Stephen Pollard, the editor of the Jewish Chronicle, said he would defend any publication’s right to publish cartoons but said he felt this was “disgusting”.

He told Radio 4’s Today programme on Tuesday morning: “I think you have to separate the difference between the right to publish something, and whether you always have to be offensive.

“Clearly there was a mistake made in printing the cartoon. I think the cartoon itself is disgusting. Whether there is a right to publish the cartoon is a different issue, I think it was a misjudgment and News International have handled it absolutely right by apologising.”

In a heated exchange with Pollard, Steve Bell, cartoonist for the Guardian, defended Scarfe: “For once, this wasn’t a bad cartoon. The problem with the state of Israel and the Zionist lobby is that they never acknowledge the crime of ethnic cleansing on which the state was founded.”

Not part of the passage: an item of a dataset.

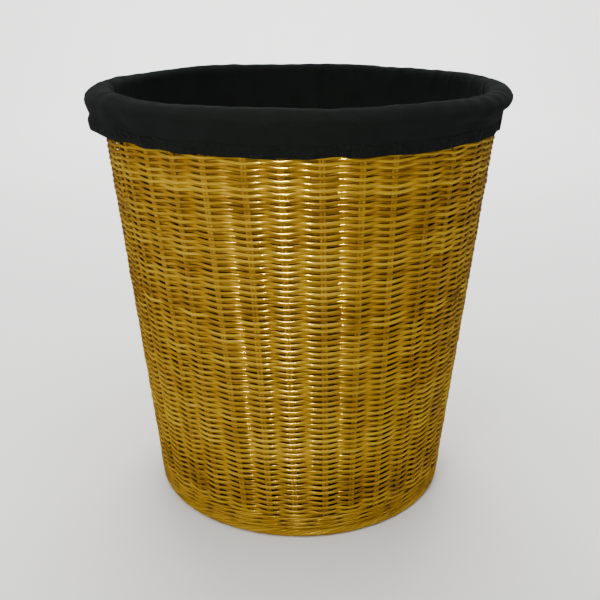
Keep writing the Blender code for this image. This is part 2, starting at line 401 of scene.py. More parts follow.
def add_node(tree: Tree, kind: str, settings: dict | None = None, links: dict | None = None) -> Node:
    """Adds a node with its settings and the links into it.

    Args:
        tree: the material's node tree.
        kind: the node's type, without the word ShaderNode.
        settings: values by name, for a property of the node or else for an input.
        links: the sockets that feed its inputs, by input name or number.

    Returns:
        The node.
    """
    node = tree.nodes.new(f"ShaderNode{kind}")
    for name, value in (settings or {}).items():
        if hasattr(node, str(name)):
            setattr(node, str(name), value)
        else:
            node.inputs[name].default_value = value
    for name, socket in (links or {}).items():
        tree.links.new(socket, node.inputs[name])
    return node


def new_material(name: str) -> tuple[Material, Tree, Node]:
    """Makes an empty material with a Principled shader.

    Args:
        name: the material's name.

    Returns:
        The material, its node tree and the shader.
    """
    made = bpy.data.materials.new(name)
    made.use_nodes = True
    return made, made.node_tree, made.node_tree.nodes["Principled BSDF"]


def set_inputs(shader: Node, values: dict[str, object]) -> None:
    """Sets a shader's inputs to fixed values, by name."""
    for name, value in values.items():
        shader.inputs[name].default_value = value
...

Bell was himself the subject of more than 30 complaints to the PCC in November following the publication in the Guardian of a cartoon depicting Netanyahu as a puppet-master operating William Hague and Tony Blair, shown as glove puppets.

Critics, including Mark Gardner of the Community Security Trust, criticised him for applying “the antisemitic trope of Jews as puppeteers, controlling the politicians of ostensibly much more powerful nations”.

Bell said he “completely refuted” he was antisemitic and said he could “not be held responsible for whatever cultural precepts and misapprehensions people choose to bring to my cartoon”. He said it was a comment on Netanyahu who was “one of the world’s most cynical politicians”.

Scarfe, whose career with the Sunday Times stretches back to the 1960s, has never shied away from controversy.

He often makes use of images of blood in his cartoons. Blood is splashed across his website and featured, for example, in a recent cartoon of the Syrian leader Bashar al-Assad, who was pictured as a green, wraith-like creature drinking greedily from an oversized cup labelled “Children’s Blood”.